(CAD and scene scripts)
-*-

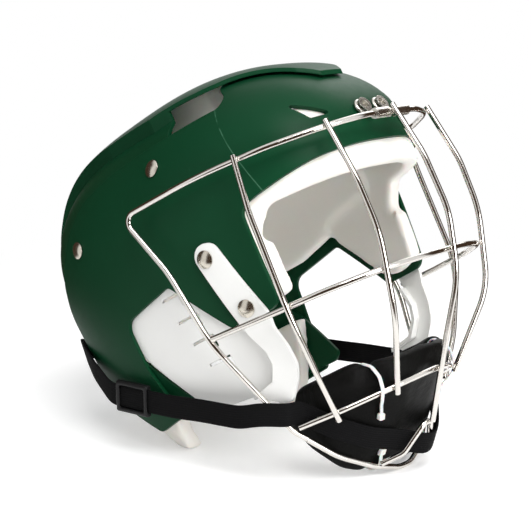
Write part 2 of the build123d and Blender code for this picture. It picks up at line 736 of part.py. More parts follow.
pad_half = []
for across, out, top, low, thick in pad_station_shares:
    pad_half.append((across * pad_half_width, out * pad_bulge, top, low, thick))
pad_line = [(-x, out, top, low, thick) for x, out, top, low, thick in pad_half[::-1]]
pad_line.append((0, pad_middle_shares[1] * pad_bulge) + pad_middle_shares[2:])
pad_line += pad_half
with BuildPart() as chin_pad:
    for index, (x, out, top, low, thick) in enumerate(pad_line):
        before = pad_line[max(index - 1, 0)]
        after = pad_line[min(index + 1, len(pad_line) - 1)]
        run = Vector(after[0] - before[0], 0, 0) + pad_out * (after[1] - before[1])
        spot = pad_plane.origin + Vector(x, 0, 0) + pad_out * out
        spot += down * (top + low) * pad_height / 2
        with BuildSketch(Plane(origin=spot, x_dir=down, z_dir=run)):
            RectangleRounded((low - top) * pad_height, thick * pad_thick,
                             pad_round_share * thick * pad_thick)
    loft()
    add(rod(both_ways(loop_half), loop_bends + loop_bends[::-1], wire + 2 * fit_gap),
        mode=Mode.SUBTRACT)
    for wrap in upper_wrap + lower_wrap:
        add(wrap, mode=Mode.SUBTRACT)
keep("chin_pad", chin_pad.part)

for label, shares in (("upper_tie_", upper_tie_shares), ("lower_tie_", lower_tie_shares)):
    for side, hand in ((-1, "right"), (1, "left")):
        x = side * shares[0] * pad_half_width
        lock = shares[4] if label == "upper_tie_" else shares[3]
        turn = 1 if label == "upper_tie_" else -1
        spot = pad_plane.origin + pad_out * (shares[1] * pad_bulge + tie_thick)
        spot += down * (lock * pad_height - turn * tie_head) + Vector(x, 0, 0)
        with BuildPart() as tie:
            add(tie_loop(shares, side, 0))
            with BuildSketch(Plane(origin=spot, x_dir=(1, 0, 0), z_dir=pad_out)):
                RectangleRounded(tie_head, tie_head, tie_thick)
            extrude(amount=-2 * tie_thick)
        keep(label + hand, tie.part)


# Strap: webbing round the back of the shell, forward under the ears and across the
# front of the chin pad, behind one leg of the wire loop and over the other
def stations(shares, side=1):
    """Places and leans of strap stations, on the wearer's left or right."""
    places = []
    for x, y, z, lean in shares:
        length = shell_rear if y > 0 else shell_front
        spot = Vector(side * x * shell_half_width, y * length, z * guard_drop)
        places.append((spot, lean))
    return places


rear_half = stations(strap_rear_shares)
keep("strap_rear", band(stations(strap_rear_shares[1:], -1)[::-1] + rear_half, strap_thick))
for side, hand in ((-1, "right"), (1, "left")):
    keep("strap_side_" + hand, band(stations(strap_side_shares, side), strap_thick))
front_route = stations(strap_front_shares, -1) + stations(strap_near_shares)
front_route += stations(strap_weave_shares) + stations(strap_front_shares)[::-1]
keep("strap_front", band(front_route, strap_thick))

# Slider: a flat buckle with the webbing run through it, on the wearer's right
run_start, run_lean = stations(strap_rear_shares, -1)[7]
run_end = stations(strap_rear_shares, -1)[8][0]
along = (run_end - run_start).normalized()
upward = Vector(0, -math.sin(math.radians(run_lean)), math.cos(math.radians(run_lean)))
slider_spot = run_start + (run_end - run_start) * slider_place_share
slider_plane = Plane(origin=slider_spot, x_dir=upward, z_dir=along)
with BuildPart() as slider:
    with BuildSketch(slider_plane):
        RectangleRounded(slider_width, slider_thick, slider_thick / 3)
    extrude(amount=slider_length / 2, both=True)
    with BuildSketch(slider_plane):
        Rectangle(strap_width + 2 * slider_gap, strap_thick + 2 * slider_gap)
    extrude(amount=slider_length, both=True, mode=Mode.SUBTRACT)
    with BuildSketch(Plane(origin=slider_plane.origin, x_dir=along, z_dir=(-1, 0, 0))):
        Rectangle(slider_length - 4 * slider_gap - slider_thick, strap_width)
    extrude(amount=slider_thick, mode=Mode.SUBTRACT)
keep("strap_slider", slider.part)
slide = along.rotate(Axis.X, -lean_back)
print("slide axis:", [round(value, 4) for value in slide])

# Standing pose: the helmet is leaned back and set down on its lowest points
os.makedirs("parts", exist_ok=True)
boxes = {}
for name, part in pieces.items():
    part = part.rotate(Axis.X, -lean_back)
    pieces[name] = part
    boxes[name] = part.bounding_box()
front = min(box.min.Y for box in boxes.values())
rear = max(box.max.Y for box in boxes.values())
floor = min(box.min.Z for box in boxes.values())
for name, part in pieces.items():
    placed = part.moved(Location((0, -(front + rear) / 2, -floor)))
    placed.label = name
    export_step(placed, "parts/" + name + ".step")
print("front, rear, floor:", round(front, 2), round(rear, 2), round(floor, 2))
pivot = hinge.rotate(Axis.X, -lean_back) + Vector(0, -(front + rear) / 2, -floor)
print("brow hinge:", [round(value, 2) for value in pivot])
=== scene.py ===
"""Hurling helmet: two moulded shells, foam liner, wire face guard, chin pad and strap."""

import math

import bmesh
import bpy
import numpy as np
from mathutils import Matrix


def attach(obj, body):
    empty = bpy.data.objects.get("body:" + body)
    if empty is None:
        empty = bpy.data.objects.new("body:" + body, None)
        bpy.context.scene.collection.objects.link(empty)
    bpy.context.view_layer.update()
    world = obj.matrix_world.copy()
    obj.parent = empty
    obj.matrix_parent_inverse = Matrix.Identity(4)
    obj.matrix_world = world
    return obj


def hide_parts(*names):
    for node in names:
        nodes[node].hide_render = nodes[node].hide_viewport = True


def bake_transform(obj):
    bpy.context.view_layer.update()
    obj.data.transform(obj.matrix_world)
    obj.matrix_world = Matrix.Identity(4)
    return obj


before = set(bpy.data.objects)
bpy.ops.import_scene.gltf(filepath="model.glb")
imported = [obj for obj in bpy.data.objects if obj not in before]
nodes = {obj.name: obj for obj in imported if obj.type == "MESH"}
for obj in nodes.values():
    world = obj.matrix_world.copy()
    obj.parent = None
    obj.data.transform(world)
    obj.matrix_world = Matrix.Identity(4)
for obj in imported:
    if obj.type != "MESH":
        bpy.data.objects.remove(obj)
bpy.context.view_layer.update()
scene = bpy.context.scene

# Viewpoint: a long lens a metre away, a little above the helmet, in front of its
# right side. It stands first, because the lights are set round what it sees.
view_turn, view_drop = 51.21, 11.256
lens = bpy.data.cameras.new("viewpoint")
lens.sensor_width = 36
lens.lens = 101.7
viewpoint = bpy.data.objects.new("viewpoint", lens)
viewpoint.location = (-0.8219, -0.66573, 0.33508)
viewpoint.rotation_euler = (math.radians(90 - view_drop), 0, math.radians(-view_turn))
scene.collection.objects.link(viewpoint)
scene.camera = viewpoint
scene.view_settings.view_transform = "Standard"


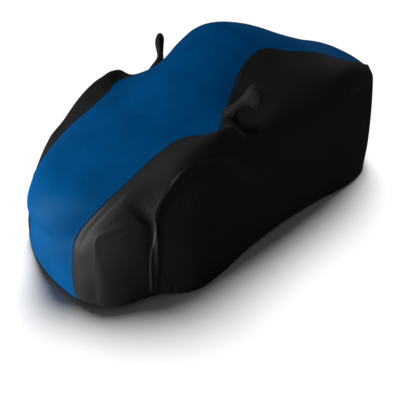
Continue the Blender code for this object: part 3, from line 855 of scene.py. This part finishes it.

-*-

GOAL: Repeat every entry exactly, please.

TASK OUTPUT:
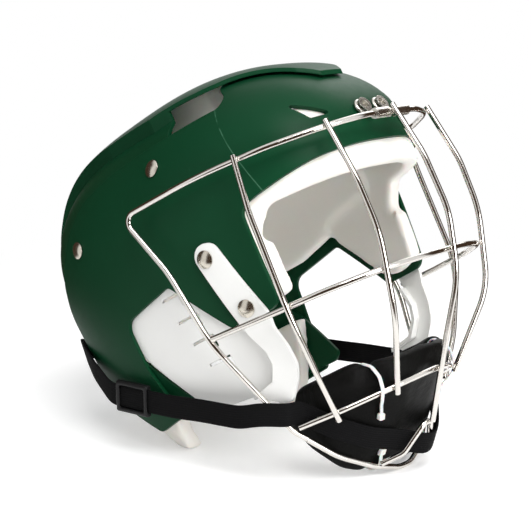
Write part 2 of the build123d and Blender code for this picture. It picks up at line 736 of part.py. More parts follow.
pad_half = []
for across, out, top, low, thick in pad_station_shares:
    pad_half.append((across * pad_half_width, out * pad_bulge, top, low, thick))
pad_line = [(-x, out, top, low, thick) for x, out, top, low, thick in pad_half[::-1]]
pad_line.append((0, pad_middle_shares[1] * pad_bulge) + pad_middle_shares[2:])
pad_line += pad_half
with BuildPart() as chin_pad:
    for index, (x, out, top, low, thick) in enumerate(pad_line):
        before = pad_line[max(index - 1, 0)]
        after = pad_line[min(index + 1, len(pad_line) - 1)]
        run = Vector(after[0] - before[0], 0, 0) + pad_out * (after[1] - before[1])
        spot = pad_plane.origin + Vector(x, 0, 0) + pad_out * out
        spot += down * (top + low) * pad_height / 2
        with BuildSketch(Plane(origin=spot, x_dir=down, z_dir=run)):
            RectangleRounded((low - top) * pad_height, thick * pad_thick,
                             pad_round_share * thick * pad_thick)
    loft()
    add(rod(both_ways(loop_half), loop_bends + loop_bends[::-1], wire + 2 * fit_gap),
        mode=Mode.SUBTRACT)
    for wrap in upper_wrap + lower_wrap:
        add(wrap, mode=Mode.SUBTRACT)
keep("chin_pad", chin_pad.part)

for label, shares in (("upper_tie_", upper_tie_shares), ("lower_tie_", lower_tie_shares)):
    for side, hand in ((-1, "right"), (1, "left")):
        x = side * shares[0] * pad_half_width
        lock = shares[4] if label == "upper_tie_" else shares[3]
        turn = 1 if label == "upper_tie_" else -1
        spot = pad_plane.origin + pad_out * (shares[1] * pad_bulge + tie_thick)
        spot += down * (lock * pad_height - turn * tie_head) + Vector(x, 0, 0)
        with BuildPart() as tie:
            add(tie_loop(shares, side, 0))
            with BuildSketch(Plane(origin=spot, x_dir=(1, 0, 0), z_dir=pad_out)):
                RectangleRounded(tie_head, tie_head, tie_thick)
            extrude(amount=-2 * tie_thick)
        keep(label + hand, tie.part)


# Strap: webbing round the back of the shell, forward under the ears and across the
# front of the chin pad, behind one leg of the wire loop and over the other
def stations(shares, side=1):
    """Places and leans of strap stations, on the wearer's left or right."""
    places = []
    for x, y, z, lean in shares:
        length = shell_rear if y > 0 else shell_front
        spot = Vector(side * x * shell_half_width, y * length, z * guard_drop)
        places.append((spot, lean))
    return places


rear_half = stations(strap_rear_shares)
keep("strap_rear", band(stations(strap_rear_shares[1:], -1)[::-1] + rear_half, strap_thick))
for side, hand in ((-1, "right"), (1, "left")):
    keep("strap_side_" + hand, band(stations(strap_side_shares, side), strap_thick))
front_route = stations(strap_front_shares, -1) + stations(strap_near_shares)
front_route += stations(strap_weave_shares) + stations(strap_front_shares)[::-1]
keep("strap_front", band(front_route, strap_thick))

# Slider: a flat buckle with the webbing run through it, on the wearer's right
run_start, run_lean = stations(strap_rear_shares, -1)[7]
run_end = stations(strap_rear_shares, -1)[8][0]
along = (run_end - run_start).normalized()
upward = Vector(0, -math.sin(math.radians(run_lean)), math.cos(math.radians(run_lean)))
slider_spot = run_start + (run_end - run_start) * slider_place_share
slider_plane = Plane(origin=slider_spot, x_dir=upward, z_dir=along)
with BuildPart() as slider:
    with BuildSketch(slider_plane):
        RectangleRounded(slider_width, slider_thick, slider_thick / 3)
    extrude(amount=slider_length / 2, both=True)
    with BuildSketch(slider_plane):
        Rectangle(strap_width + 2 * slider_gap, strap_thick + 2 * slider_gap)
    extrude(amount=slider_length, both=True, mode=Mode.SUBTRACT)
    with BuildSketch(Plane(origin=slider_plane.origin, x_dir=along, z_dir=(-1, 0, 0))):
        Rectangle(slider_length - 4 * slider_gap - slider_thick, strap_width)
    extrude(amount=slider_thick, mode=Mode.SUBTRACT)
keep("strap_slider", slider.part)
slide = along.rotate(Axis.X, -lean_back)
print("slide axis:", [round(value, 4) for value in slide])

# Standing pose: the helmet is leaned back and set down on its lowest points
os.makedirs("parts", exist_ok=True)
boxes = {}
for name, part in pieces.items():
    part = part.rotate(Axis.X, -lean_back)
    pieces[name] = part
    boxes[name] = part.bounding_box()
front = min(box.min.Y for box in boxes.values())
rear = max(box.max.Y for box in boxes.values())
floor = min(box.min.Z for box in boxes.values())
for name, part in pieces.items():
    placed = part.moved(Location((0, -(front + rear) / 2, -floor)))
    placed.label = name
    export_step(placed, "parts/" + name + ".step")
print("front, rear, floor:", round(front, 2), round(rear, 2), round(floor, 2))
pivot = hinge.rotate(Axis.X, -lean_back) + Vector(0, -(front + rear) / 2, -floor)
print("brow hinge:", [round(value, 2) for value in pivot])
=== scene.py ===
"""Hurling helmet: two moulded shells, foam liner, wire face guard, chin pad and strap."""

import math

import bmesh
import bpy
import numpy as np
from mathutils import Matrix


def attach(obj, body):
    empty = bpy.data.objects.get("body:" + body)
    if empty is None:
        empty = bpy.data.objects.new("body:" + body, None)
        bpy.context.scene.collection.objects.link(empty)
    bpy.context.view_layer.update()
    world = obj.matrix_world.copy()
    obj.parent = empty
    obj.matrix_parent_inverse = Matrix.Identity(4)
    obj.matrix_world = world
    return obj


def hide_parts(*names):
    for node in names:
        nodes[node].hide_render = nodes[node].hide_viewport = True


def bake_transform(obj):
    bpy.context.view_layer.update()
    obj.data.transform(obj.matrix_world)
    obj.matrix_world = Matrix.Identity(4)
    return obj


before = set(bpy.data.objects)
bpy.ops.import_scene.gltf(filepath="model.glb")
imported = [obj for obj in bpy.data.objects if obj not in before]
nodes = {obj.name: obj for obj in imported if obj.type == "MESH"}
for obj in nodes.values():
    world = obj.matrix_world.copy()
    obj.parent = None
    obj.data.transform(world)
    obj.matrix_world = Matrix.Identity(4)
for obj in imported:
    if obj.type != "MESH":
        bpy.data.objects.remove(obj)
bpy.context.view_layer.update()
scene = bpy.context.scene

# Viewpoint: a long lens a metre away, a little above the helmet, in front of its
# right side. It stands first, because the lights are set round what it sees.
view_turn, view_drop = 51.21, 11.256
lens = bpy.data.cameras.new("viewpoint")
lens.sensor_width = 36
lens.lens = 101.7
viewpoint = bpy.data.objects.new("viewpoint", lens)
viewpoint.location = (-0.8219, -0.66573, 0.33508)
viewpoint.rotation_euler = (math.radians(90 - view_drop), 0, math.radians(-view_turn))
scene.collection.objects.link(viewpoint)
scene.camera = viewpoint
scene.view_settings.view_transform = "Standard"


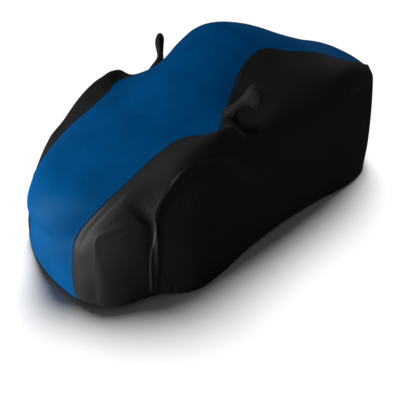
Continue the Blender code for this object: part 3, from line 855 of scene.py. This part finishes it.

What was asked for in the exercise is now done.